Scripts that build objects
>>>

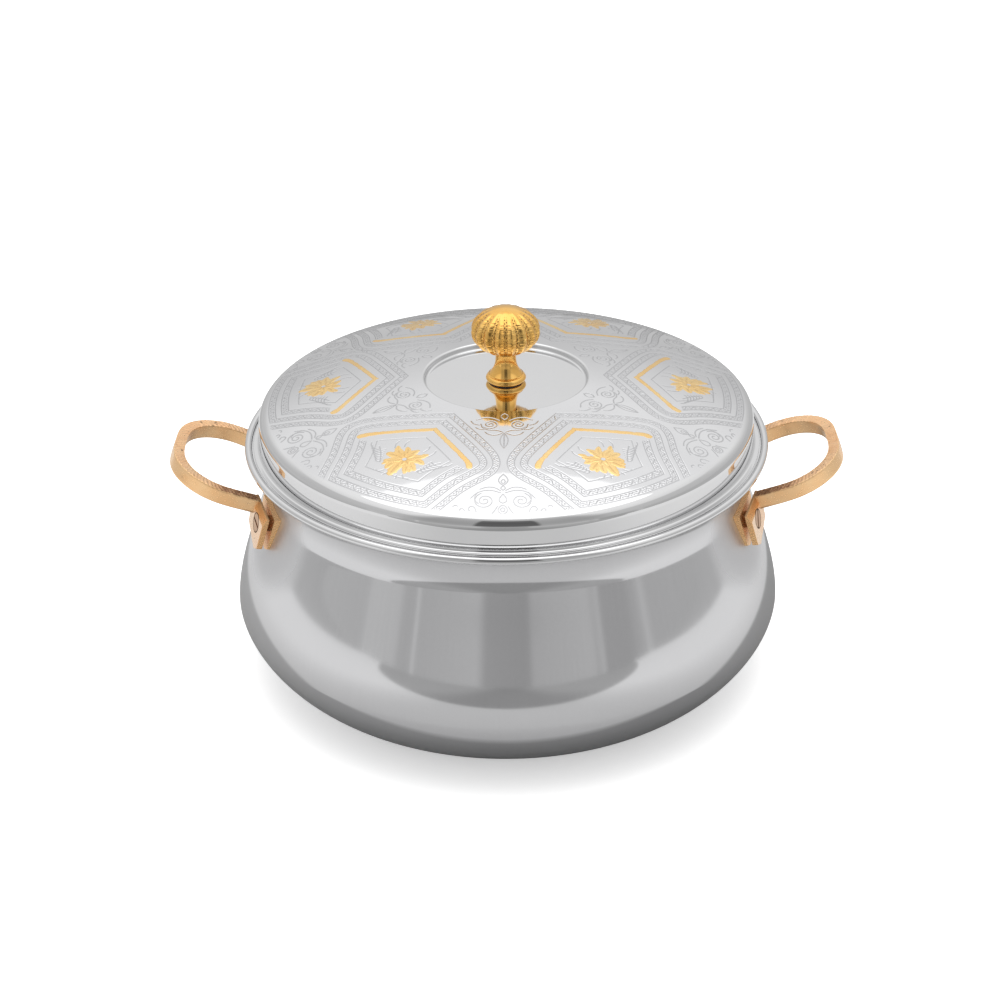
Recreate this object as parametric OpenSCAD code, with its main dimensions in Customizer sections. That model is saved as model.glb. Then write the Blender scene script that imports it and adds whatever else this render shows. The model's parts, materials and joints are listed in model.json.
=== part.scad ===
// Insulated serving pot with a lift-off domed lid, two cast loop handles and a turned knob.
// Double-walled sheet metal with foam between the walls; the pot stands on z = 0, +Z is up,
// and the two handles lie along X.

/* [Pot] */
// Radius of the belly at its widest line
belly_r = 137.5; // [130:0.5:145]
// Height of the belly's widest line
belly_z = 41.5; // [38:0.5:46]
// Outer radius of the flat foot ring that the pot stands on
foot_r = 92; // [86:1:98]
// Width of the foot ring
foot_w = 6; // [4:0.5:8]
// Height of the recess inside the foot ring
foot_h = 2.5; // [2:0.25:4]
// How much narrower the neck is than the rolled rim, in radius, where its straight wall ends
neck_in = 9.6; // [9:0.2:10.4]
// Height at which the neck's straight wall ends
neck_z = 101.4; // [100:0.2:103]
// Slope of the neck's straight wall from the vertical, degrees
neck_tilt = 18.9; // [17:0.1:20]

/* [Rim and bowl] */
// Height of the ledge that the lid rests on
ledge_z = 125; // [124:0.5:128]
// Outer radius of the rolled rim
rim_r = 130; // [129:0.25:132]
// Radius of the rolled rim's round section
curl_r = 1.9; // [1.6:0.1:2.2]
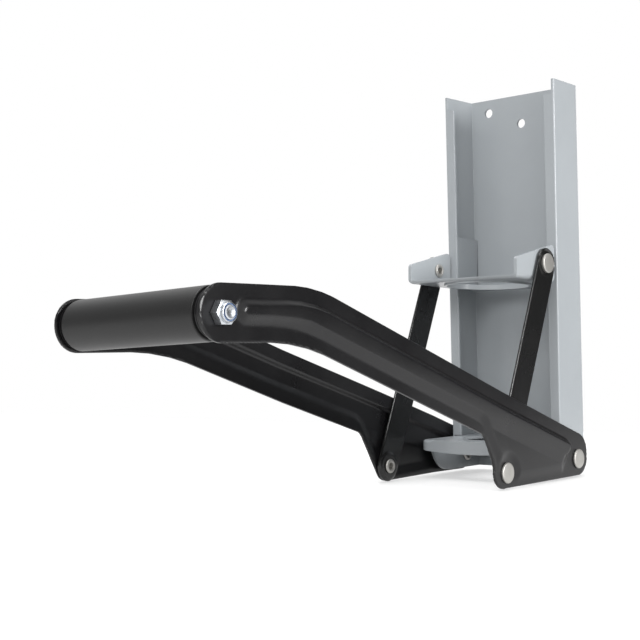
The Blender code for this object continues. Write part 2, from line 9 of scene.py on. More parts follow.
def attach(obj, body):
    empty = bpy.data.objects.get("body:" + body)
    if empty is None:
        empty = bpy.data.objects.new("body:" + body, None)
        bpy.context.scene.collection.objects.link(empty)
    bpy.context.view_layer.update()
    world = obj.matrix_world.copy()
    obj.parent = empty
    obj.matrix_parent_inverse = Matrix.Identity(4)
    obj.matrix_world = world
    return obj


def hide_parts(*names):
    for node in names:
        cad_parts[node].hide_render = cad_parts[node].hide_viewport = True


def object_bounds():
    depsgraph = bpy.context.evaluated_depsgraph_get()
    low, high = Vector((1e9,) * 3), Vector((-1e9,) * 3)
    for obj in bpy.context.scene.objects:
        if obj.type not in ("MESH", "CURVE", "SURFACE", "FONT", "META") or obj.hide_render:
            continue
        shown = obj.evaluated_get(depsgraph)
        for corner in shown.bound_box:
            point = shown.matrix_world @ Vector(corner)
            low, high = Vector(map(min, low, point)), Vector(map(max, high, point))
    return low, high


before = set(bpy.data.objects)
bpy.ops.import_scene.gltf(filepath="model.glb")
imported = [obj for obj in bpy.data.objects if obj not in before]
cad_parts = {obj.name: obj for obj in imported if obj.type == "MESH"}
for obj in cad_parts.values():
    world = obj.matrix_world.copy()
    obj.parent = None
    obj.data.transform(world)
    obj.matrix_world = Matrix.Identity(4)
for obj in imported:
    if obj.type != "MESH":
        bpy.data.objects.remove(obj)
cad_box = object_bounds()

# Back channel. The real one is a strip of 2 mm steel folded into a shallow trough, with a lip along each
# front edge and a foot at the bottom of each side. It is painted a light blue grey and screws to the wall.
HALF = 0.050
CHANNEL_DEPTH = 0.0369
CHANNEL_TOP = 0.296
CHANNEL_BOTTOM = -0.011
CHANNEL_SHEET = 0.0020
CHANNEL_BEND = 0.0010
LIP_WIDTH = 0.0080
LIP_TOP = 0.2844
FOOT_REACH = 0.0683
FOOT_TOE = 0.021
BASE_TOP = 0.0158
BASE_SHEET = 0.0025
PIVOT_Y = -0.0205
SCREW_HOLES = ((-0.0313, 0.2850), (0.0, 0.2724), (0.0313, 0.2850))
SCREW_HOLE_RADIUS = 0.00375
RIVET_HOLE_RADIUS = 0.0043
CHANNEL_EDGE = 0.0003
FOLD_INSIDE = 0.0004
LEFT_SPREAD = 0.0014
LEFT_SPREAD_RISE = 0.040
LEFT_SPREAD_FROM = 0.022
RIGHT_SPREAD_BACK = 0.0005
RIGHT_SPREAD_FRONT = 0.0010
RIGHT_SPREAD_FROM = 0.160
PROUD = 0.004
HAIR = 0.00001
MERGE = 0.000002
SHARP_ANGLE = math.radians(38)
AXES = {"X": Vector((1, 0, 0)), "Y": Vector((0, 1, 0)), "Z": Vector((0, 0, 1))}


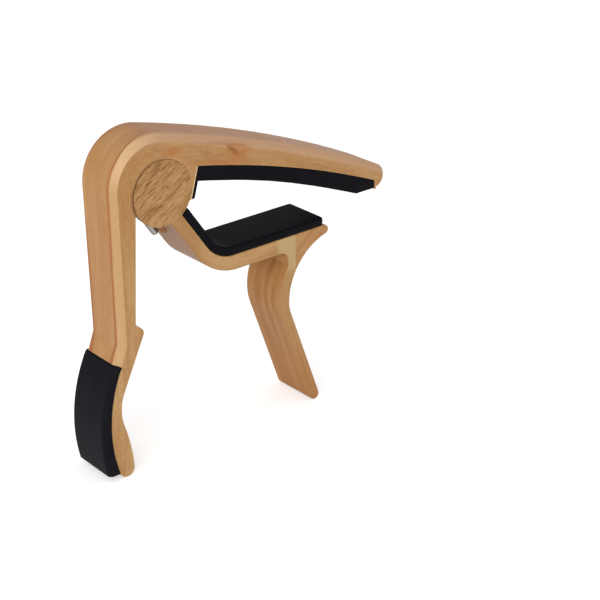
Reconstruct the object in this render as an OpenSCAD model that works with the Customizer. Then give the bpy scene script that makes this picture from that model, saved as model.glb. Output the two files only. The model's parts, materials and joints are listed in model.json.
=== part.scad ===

<<<

SET TASK: Repeat all of the records above exactly as written.

EXERCISE ANSWER:
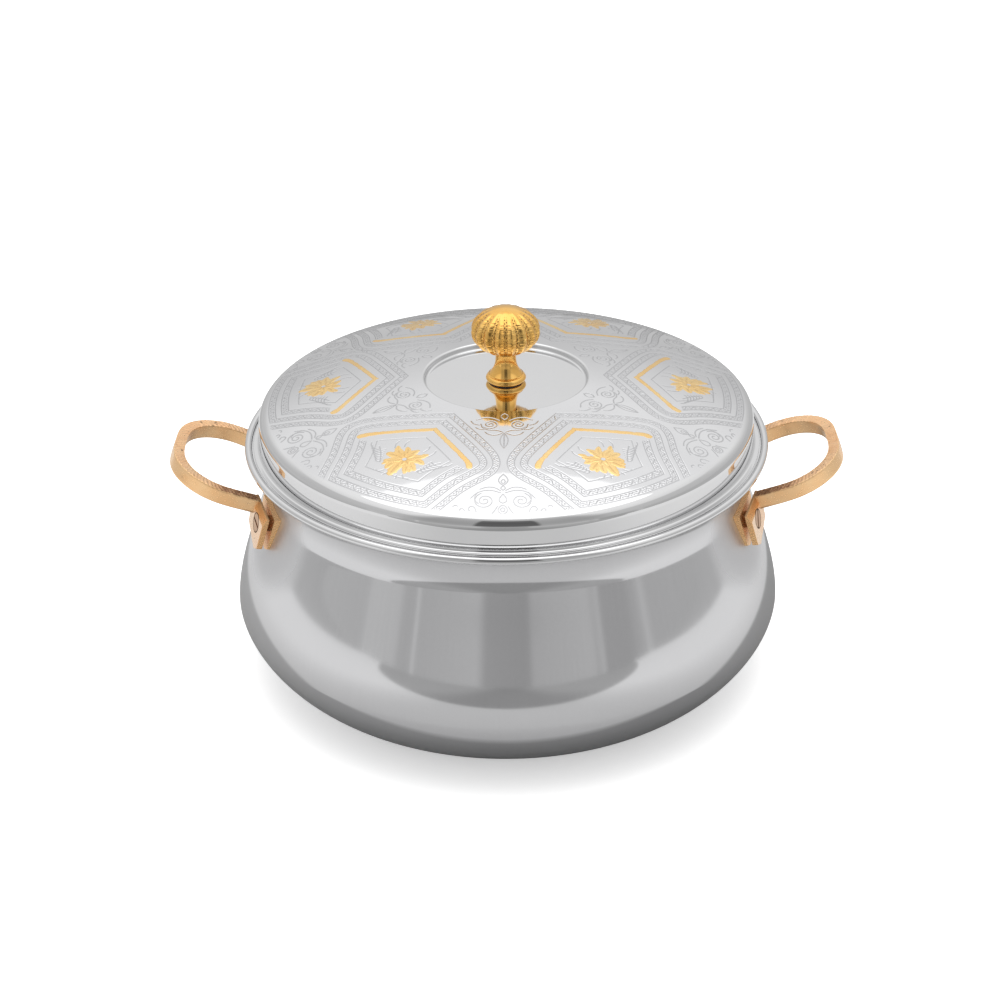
Recreate this object as parametric OpenSCAD code, with its main dimensions in Customizer sections. That model is saved as model.glb. Then write the Blender scene script that imports it and adds whatever else this render shows. The model's parts, materials and joints are listed in model.json.
=== part.scad ===
// Insulated serving pot with a lift-off domed lid, two cast loop handles and a turned knob.
// Double-walled sheet metal with foam between the walls; the pot stands on z = 0, +Z is up,
// and the two handles lie along X.

/* [Pot] */
// Radius of the belly at its widest line
belly_r = 137.5; // [130:0.5:145]
// Height of the belly's widest line
belly_z = 41.5; // [38:0.5:46]
// Outer radius of the flat foot ring that the pot stands on
foot_r = 92; // [86:1:98]
// Width of the foot ring
foot_w = 6; // [4:0.5:8]
// Height of the recess inside the foot ring
foot_h = 2.5; // [2:0.25:4]
// How much narrower the neck is than the rolled rim, in radius, where its straight wall ends
neck_in = 9.6; // [9:0.2:10.4]
// Height at which the neck's straight wall ends
neck_z = 101.4; // [100:0.2:103]
// Slope of the neck's straight wall from the vertical, degrees
neck_tilt = 18.9; // [17:0.1:20]

/* [Rim and bowl] */
// Height of the ledge that the lid rests on
ledge_z = 125; // [124:0.5:128]
// Outer radius of the rolled rim
rim_r = 130; // [129:0.25:132]
// Radius of the rolled rim's round section
curl_r = 1.9; // [1.6:0.1:2.2]
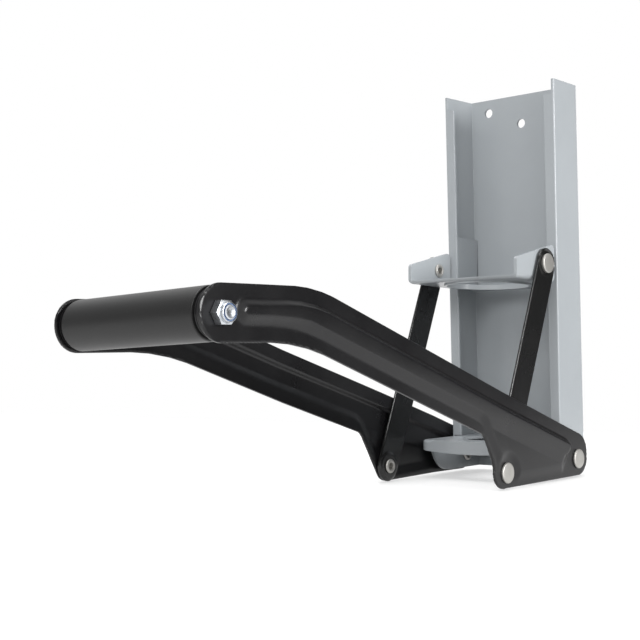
The Blender code for this object continues. Write part 2, from line 9 of scene.py on. More parts follow.
def attach(obj, body):
    empty = bpy.data.objects.get("body:" + body)
    if empty is None:
        empty = bpy.data.objects.new("body:" + body, None)
        bpy.context.scene.collection.objects.link(empty)
    bpy.context.view_layer.update()
    world = obj.matrix_world.copy()
    obj.parent = empty
    obj.matrix_parent_inverse = Matrix.Identity(4)
    obj.matrix_world = world
    return obj


def hide_parts(*names):
    for node in names:
        cad_parts[node].hide_render = cad_parts[node].hide_viewport = True


def object_bounds():
    depsgraph = bpy.context.evaluated_depsgraph_get()
    low, high = Vector((1e9,) * 3), Vector((-1e9,) * 3)
    for obj in bpy.context.scene.objects:
        if obj.type not in ("MESH", "CURVE", "SURFACE", "FONT", "META") or obj.hide_render:
            continue
        shown = obj.evaluated_get(depsgraph)
        for corner in shown.bound_box:
            point = shown.matrix_world @ Vector(corner)
            low, high = Vector(map(min, low, point)), Vector(map(max, high, point))
    return low, high


before = set(bpy.data.objects)
bpy.ops.import_scene.gltf(filepath="model.glb")
imported = [obj for obj in bpy.data.objects if obj not in before]
cad_parts = {obj.name: obj for obj in imported if obj.type == "MESH"}
for obj in cad_parts.values():
    world = obj.matrix_world.copy()
    obj.parent = None
    obj.data.transform(world)
    obj.matrix_world = Matrix.Identity(4)
for obj in imported:
    if obj.type != "MESH":
        bpy.data.objects.remove(obj)
cad_box = object_bounds()

# Back channel. The real one is a strip of 2 mm steel folded into a shallow trough, with a lip along each
# front edge and a foot at the bottom of each side. It is painted a light blue grey and screws to the wall.
HALF = 0.050
CHANNEL_DEPTH = 0.0369
CHANNEL_TOP = 0.296
CHANNEL_BOTTOM = -0.011
CHANNEL_SHEET = 0.0020
CHANNEL_BEND = 0.0010
LIP_WIDTH = 0.0080
LIP_TOP = 0.2844
FOOT_REACH = 0.0683
FOOT_TOE = 0.021
BASE_TOP = 0.0158
BASE_SHEET = 0.0025
PIVOT_Y = -0.0205
SCREW_HOLES = ((-0.0313, 0.2850), (0.0, 0.2724), (0.0313, 0.2850))
SCREW_HOLE_RADIUS = 0.00375
RIVET_HOLE_RADIUS = 0.0043
CHANNEL_EDGE = 0.0003
FOLD_INSIDE = 0.0004
LEFT_SPREAD = 0.0014
LEFT_SPREAD_RISE = 0.040
LEFT_SPREAD_FROM = 0.022
RIGHT_SPREAD_BACK = 0.0005
RIGHT_SPREAD_FRONT = 0.0010
RIGHT_SPREAD_FROM = 0.160
PROUD = 0.004
HAIR = 0.00001
MERGE = 0.000002
SHARP_ANGLE = math.radians(38)
AXES = {"X": Vector((1, 0, 0)), "Y": Vector((0, 1, 0)), "Z": Vector((0, 0, 1))}


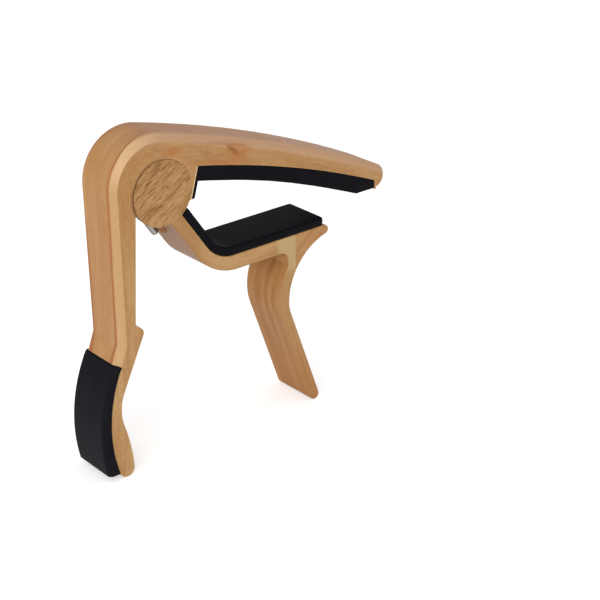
Reconstruct the object in this render as an OpenSCAD model that works with the Customizer. Then give the bpy scene script that makes this picture from that model, saved as model.glb. Output the two files only. The model's parts, materials and joints are listed in model.json.
=== part.scad ===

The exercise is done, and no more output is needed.